+++ Dataset section +++
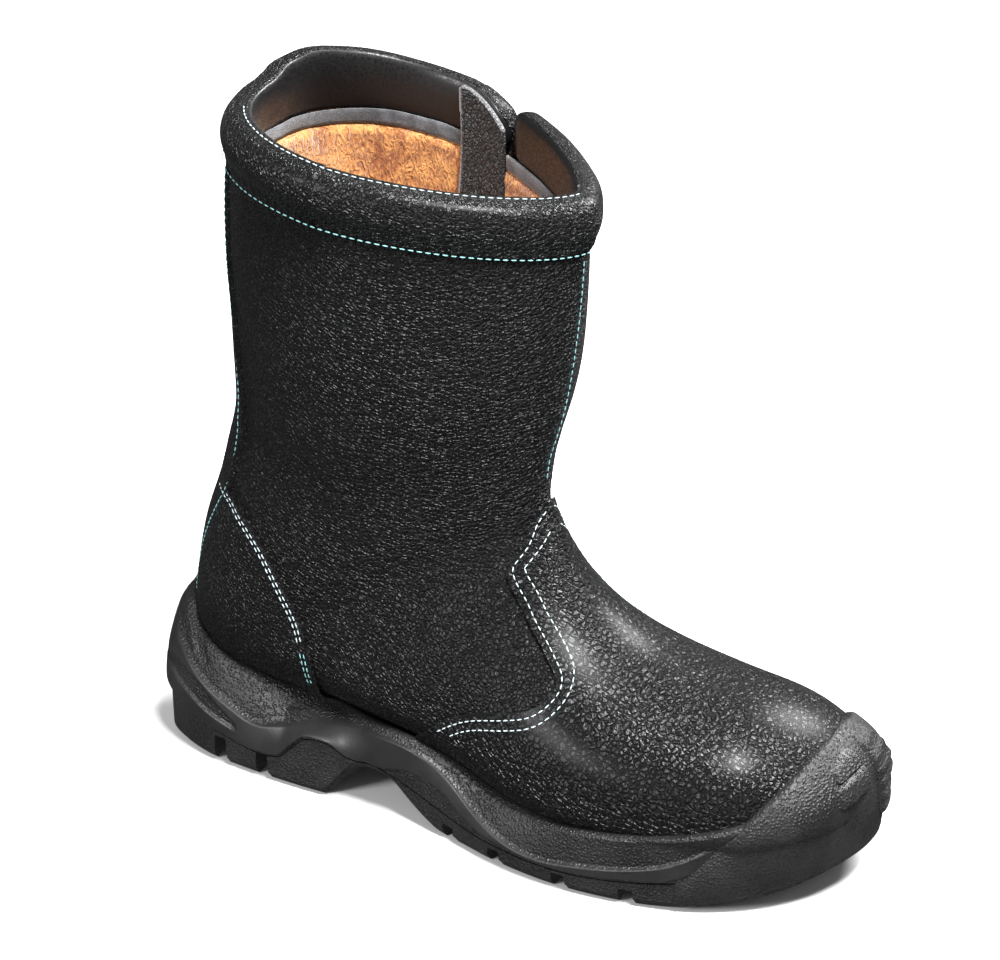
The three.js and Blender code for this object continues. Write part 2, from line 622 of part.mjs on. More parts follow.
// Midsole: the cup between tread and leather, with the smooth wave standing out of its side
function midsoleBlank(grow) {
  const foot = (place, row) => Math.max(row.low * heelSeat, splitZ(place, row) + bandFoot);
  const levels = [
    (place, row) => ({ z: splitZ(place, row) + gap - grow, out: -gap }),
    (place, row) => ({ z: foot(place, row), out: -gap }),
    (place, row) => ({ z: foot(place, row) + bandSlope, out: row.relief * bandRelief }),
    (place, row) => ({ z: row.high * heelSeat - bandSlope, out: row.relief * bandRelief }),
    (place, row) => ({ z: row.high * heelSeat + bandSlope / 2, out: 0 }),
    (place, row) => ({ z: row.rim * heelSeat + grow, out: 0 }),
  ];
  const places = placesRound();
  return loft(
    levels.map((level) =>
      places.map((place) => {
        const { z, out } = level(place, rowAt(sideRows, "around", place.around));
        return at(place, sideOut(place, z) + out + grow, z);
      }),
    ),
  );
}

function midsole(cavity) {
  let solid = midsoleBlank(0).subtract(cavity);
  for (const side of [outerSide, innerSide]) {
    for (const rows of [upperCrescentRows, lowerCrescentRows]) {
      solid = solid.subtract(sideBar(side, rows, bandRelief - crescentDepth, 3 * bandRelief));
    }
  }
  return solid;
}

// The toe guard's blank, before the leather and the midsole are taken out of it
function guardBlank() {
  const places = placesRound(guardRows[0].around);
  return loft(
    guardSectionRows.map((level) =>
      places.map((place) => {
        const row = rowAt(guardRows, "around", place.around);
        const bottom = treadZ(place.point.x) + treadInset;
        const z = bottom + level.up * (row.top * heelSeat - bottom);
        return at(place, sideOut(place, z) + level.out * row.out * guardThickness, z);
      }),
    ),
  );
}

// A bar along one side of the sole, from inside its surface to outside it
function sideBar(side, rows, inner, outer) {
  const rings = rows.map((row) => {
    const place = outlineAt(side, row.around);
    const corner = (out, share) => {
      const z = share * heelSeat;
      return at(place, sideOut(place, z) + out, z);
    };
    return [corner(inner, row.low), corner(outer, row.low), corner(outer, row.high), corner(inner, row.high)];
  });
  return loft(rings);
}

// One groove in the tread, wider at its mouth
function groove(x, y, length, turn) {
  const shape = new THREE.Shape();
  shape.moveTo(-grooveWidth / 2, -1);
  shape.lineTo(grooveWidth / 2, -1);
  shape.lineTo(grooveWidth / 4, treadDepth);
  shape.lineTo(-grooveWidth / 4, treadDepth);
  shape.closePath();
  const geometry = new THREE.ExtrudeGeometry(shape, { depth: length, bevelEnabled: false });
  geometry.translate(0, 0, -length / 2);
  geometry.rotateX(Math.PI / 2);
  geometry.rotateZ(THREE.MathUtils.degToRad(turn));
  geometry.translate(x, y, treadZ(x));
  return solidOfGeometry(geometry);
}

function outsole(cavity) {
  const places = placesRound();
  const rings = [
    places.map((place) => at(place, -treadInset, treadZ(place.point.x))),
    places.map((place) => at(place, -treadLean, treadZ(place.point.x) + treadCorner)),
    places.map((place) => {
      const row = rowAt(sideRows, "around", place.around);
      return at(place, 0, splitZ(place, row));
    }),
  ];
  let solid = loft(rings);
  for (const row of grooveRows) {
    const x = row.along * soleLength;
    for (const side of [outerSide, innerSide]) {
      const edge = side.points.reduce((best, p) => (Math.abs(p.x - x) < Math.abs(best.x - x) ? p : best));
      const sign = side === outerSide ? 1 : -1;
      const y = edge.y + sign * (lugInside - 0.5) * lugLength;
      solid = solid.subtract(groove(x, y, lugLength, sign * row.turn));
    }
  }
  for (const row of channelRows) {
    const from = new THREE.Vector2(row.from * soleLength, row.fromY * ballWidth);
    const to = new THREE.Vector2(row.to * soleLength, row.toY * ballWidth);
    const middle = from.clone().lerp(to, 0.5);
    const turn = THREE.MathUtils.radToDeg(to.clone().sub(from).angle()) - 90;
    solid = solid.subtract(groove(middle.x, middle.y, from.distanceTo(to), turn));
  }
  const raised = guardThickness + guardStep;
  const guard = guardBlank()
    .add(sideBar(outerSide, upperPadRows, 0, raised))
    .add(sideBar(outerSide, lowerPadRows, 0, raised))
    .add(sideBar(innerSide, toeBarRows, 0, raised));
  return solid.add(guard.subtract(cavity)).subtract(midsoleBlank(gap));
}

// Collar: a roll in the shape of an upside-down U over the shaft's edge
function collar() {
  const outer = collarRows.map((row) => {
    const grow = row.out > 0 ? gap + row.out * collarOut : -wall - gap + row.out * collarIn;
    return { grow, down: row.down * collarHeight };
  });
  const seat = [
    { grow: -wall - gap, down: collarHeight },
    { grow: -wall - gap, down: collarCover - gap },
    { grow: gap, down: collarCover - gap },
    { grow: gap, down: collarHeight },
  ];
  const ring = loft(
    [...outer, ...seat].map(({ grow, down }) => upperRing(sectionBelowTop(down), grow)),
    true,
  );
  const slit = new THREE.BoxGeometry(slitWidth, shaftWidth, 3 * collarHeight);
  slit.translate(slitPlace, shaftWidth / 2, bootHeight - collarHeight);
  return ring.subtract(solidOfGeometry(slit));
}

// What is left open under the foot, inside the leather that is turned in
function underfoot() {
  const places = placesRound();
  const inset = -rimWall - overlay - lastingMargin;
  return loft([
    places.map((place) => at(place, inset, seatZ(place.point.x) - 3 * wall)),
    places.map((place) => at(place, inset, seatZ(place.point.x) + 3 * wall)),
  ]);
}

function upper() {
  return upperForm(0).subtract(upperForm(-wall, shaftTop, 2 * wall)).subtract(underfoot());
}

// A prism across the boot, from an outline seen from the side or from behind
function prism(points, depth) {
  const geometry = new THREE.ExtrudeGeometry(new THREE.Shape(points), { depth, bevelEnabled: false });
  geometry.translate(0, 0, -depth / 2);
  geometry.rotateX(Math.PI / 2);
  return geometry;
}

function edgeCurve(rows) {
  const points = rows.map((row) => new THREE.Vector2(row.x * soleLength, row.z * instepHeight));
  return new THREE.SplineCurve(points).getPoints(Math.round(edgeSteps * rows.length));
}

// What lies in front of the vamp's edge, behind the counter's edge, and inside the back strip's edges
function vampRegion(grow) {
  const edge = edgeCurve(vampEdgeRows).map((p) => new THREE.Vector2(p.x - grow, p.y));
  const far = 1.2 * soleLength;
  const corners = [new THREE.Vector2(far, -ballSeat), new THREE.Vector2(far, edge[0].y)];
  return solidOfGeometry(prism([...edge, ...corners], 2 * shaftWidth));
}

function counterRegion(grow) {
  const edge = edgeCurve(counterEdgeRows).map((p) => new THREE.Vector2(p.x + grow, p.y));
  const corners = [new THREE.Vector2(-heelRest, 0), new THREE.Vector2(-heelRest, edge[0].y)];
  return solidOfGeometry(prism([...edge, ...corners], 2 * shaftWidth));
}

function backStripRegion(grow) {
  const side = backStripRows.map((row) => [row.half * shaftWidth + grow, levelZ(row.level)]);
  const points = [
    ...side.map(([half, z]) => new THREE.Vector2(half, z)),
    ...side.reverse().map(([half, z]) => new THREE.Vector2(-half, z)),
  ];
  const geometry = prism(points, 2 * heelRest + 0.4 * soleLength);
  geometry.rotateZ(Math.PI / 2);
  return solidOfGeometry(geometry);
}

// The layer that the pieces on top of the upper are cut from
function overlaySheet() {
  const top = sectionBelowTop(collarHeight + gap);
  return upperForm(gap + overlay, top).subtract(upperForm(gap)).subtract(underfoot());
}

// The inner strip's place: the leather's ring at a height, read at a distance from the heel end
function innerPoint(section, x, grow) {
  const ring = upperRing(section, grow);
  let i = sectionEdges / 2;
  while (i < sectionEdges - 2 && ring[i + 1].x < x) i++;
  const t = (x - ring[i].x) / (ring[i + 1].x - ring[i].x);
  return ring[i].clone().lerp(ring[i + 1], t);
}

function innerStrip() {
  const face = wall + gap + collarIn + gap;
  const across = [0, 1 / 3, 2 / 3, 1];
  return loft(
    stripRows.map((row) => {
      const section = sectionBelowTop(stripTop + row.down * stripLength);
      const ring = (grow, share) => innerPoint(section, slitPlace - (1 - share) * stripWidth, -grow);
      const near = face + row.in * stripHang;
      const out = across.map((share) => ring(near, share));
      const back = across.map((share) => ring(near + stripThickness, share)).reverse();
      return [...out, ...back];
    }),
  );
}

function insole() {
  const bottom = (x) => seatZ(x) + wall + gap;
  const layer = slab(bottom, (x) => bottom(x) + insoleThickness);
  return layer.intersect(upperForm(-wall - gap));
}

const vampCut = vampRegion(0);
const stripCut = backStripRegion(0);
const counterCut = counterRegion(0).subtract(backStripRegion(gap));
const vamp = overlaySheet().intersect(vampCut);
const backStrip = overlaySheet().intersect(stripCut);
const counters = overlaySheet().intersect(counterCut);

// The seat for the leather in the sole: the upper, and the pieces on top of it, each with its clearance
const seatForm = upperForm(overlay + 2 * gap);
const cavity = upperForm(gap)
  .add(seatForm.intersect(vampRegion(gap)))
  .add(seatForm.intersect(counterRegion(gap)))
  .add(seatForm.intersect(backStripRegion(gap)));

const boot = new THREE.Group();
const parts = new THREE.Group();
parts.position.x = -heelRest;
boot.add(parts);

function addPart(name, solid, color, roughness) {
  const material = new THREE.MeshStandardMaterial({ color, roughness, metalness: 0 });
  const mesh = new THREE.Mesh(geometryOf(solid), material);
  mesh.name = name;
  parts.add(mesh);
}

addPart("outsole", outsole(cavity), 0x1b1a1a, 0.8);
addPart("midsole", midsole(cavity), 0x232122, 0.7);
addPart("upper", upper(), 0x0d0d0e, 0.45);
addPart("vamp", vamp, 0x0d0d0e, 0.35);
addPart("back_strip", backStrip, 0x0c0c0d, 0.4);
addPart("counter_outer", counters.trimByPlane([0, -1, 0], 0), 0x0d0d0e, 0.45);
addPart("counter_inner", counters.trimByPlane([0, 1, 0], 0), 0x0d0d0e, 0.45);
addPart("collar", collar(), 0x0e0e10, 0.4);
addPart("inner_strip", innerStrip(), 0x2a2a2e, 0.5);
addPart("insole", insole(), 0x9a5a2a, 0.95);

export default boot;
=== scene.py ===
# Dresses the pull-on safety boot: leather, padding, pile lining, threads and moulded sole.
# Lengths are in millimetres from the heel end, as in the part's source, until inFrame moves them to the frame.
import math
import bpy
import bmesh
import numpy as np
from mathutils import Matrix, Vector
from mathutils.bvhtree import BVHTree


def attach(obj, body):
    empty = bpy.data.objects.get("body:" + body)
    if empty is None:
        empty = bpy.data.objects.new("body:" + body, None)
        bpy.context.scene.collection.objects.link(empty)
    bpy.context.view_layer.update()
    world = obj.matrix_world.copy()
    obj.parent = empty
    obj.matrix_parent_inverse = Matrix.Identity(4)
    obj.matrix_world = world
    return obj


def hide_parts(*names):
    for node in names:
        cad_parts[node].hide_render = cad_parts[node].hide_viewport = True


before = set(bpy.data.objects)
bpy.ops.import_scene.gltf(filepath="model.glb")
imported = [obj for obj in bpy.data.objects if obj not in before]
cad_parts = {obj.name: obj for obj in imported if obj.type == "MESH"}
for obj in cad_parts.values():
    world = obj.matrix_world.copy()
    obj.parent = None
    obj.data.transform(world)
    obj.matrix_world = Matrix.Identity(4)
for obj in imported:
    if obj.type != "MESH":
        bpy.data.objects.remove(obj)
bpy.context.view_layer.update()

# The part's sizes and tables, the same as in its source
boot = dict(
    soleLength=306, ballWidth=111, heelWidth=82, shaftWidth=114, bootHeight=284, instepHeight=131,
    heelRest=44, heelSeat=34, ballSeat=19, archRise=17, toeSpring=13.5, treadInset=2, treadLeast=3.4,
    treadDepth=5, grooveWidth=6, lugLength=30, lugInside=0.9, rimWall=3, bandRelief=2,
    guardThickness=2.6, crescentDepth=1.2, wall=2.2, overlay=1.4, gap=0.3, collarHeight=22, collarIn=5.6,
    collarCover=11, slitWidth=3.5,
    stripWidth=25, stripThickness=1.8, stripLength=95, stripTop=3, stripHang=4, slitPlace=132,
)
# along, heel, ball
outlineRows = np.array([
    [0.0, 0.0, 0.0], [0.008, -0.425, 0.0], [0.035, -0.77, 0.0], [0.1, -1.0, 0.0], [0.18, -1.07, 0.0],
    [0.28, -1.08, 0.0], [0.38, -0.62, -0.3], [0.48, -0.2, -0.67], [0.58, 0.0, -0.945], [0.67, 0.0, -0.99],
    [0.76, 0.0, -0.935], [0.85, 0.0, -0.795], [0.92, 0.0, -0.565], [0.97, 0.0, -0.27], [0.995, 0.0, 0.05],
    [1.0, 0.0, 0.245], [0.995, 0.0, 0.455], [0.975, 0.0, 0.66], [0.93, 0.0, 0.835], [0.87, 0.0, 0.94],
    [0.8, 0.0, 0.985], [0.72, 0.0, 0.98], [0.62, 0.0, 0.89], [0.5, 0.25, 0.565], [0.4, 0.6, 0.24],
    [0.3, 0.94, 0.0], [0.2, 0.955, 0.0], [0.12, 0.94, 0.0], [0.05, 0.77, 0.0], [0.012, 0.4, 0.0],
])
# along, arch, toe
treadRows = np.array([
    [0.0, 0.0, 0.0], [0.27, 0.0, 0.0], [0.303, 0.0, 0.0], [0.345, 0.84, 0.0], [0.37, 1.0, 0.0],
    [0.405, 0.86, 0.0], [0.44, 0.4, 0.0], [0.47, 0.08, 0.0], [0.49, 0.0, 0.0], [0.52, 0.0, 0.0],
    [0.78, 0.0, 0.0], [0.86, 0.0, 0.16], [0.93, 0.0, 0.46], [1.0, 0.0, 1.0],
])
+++
Exercise requirements.
Copy each line exactly, from the line containing "bpy.data.objects.remove(obj)" down to the last line of the material, and no other lines.

Final result.
        bpy.data.objects.remove(obj)
bpy.context.view_layer.update()

# The part's sizes and tables, the same as in its source
boot = dict(
    soleLength=306, ballWidth=111, heelWidth=82, shaftWidth=114, bootHeight=284, instepHeight=131,
    heelRest=44, heelSeat=34, ballSeat=19, archRise=17, toeSpring=13.5, treadInset=2, treadLeast=3.4,
    treadDepth=5, grooveWidth=6, lugLength=30, lugInside=0.9, rimWall=3, bandRelief=2,
    guardThickness=2.6, crescentDepth=1.2, wall=2.2, overlay=1.4, gap=0.3, collarHeight=22, collarIn=5.6,
    collarCover=11, slitWidth=3.5,
    stripWidth=25, stripThickness=1.8, stripLength=95, stripTop=3, stripHang=4, slitPlace=132,
)
# along, heel, ball
outlineRows = np.array([
    [0.0, 0.0, 0.0], [0.008, -0.425, 0.0], [0.035, -0.77, 0.0], [0.1, -1.0, 0.0], [0.18, -1.07, 0.0],
    [0.28, -1.08, 0.0], [0.38, -0.62, -0.3], [0.48, -0.2, -0.67], [0.58, 0.0, -0.945], [0.67, 0.0, -0.99],
    [0.76, 0.0, -0.935], [0.85, 0.0, -0.795], [0.92, 0.0, -0.565], [0.97, 0.0, -0.27], [0.995, 0.0, 0.05],
    [1.0, 0.0, 0.245], [0.995, 0.0, 0.455], [0.975, 0.0, 0.66], [0.93, 0.0, 0.835], [0.87, 0.0, 0.94],
    [0.8, 0.0, 0.985], [0.72, 0.0, 0.98], [0.62, 0.0, 0.89], [0.5, 0.25, 0.565], [0.4, 0.6, 0.24],
    [0.3, 0.94, 0.0], [0.2, 0.955, 0.0], [0.12, 0.94, 0.0], [0.05, 0.77, 0.0], [0.012, 0.4, 0.0],
])
# along, arch, toe
treadRows = np.array([
    [0.0, 0.0, 0.0], [0.27, 0.0, 0.0], [0.303, 0.0, 0.0], [0.345, 0.84, 0.0], [0.37, 1.0, 0.0],
    [0.405, 0.86, 0.0], [0.44, 0.4, 0.0], [0.47, 0.08, 0.0], [0.49, 0.0, 0.0], [0.52, 0.0, 0.0],
    [0.78, 0.0, 0.0], [0.86, 0.0, 0.16], [0.93, 0.0, 0.46], [1.0, 0.0, 1.0],
])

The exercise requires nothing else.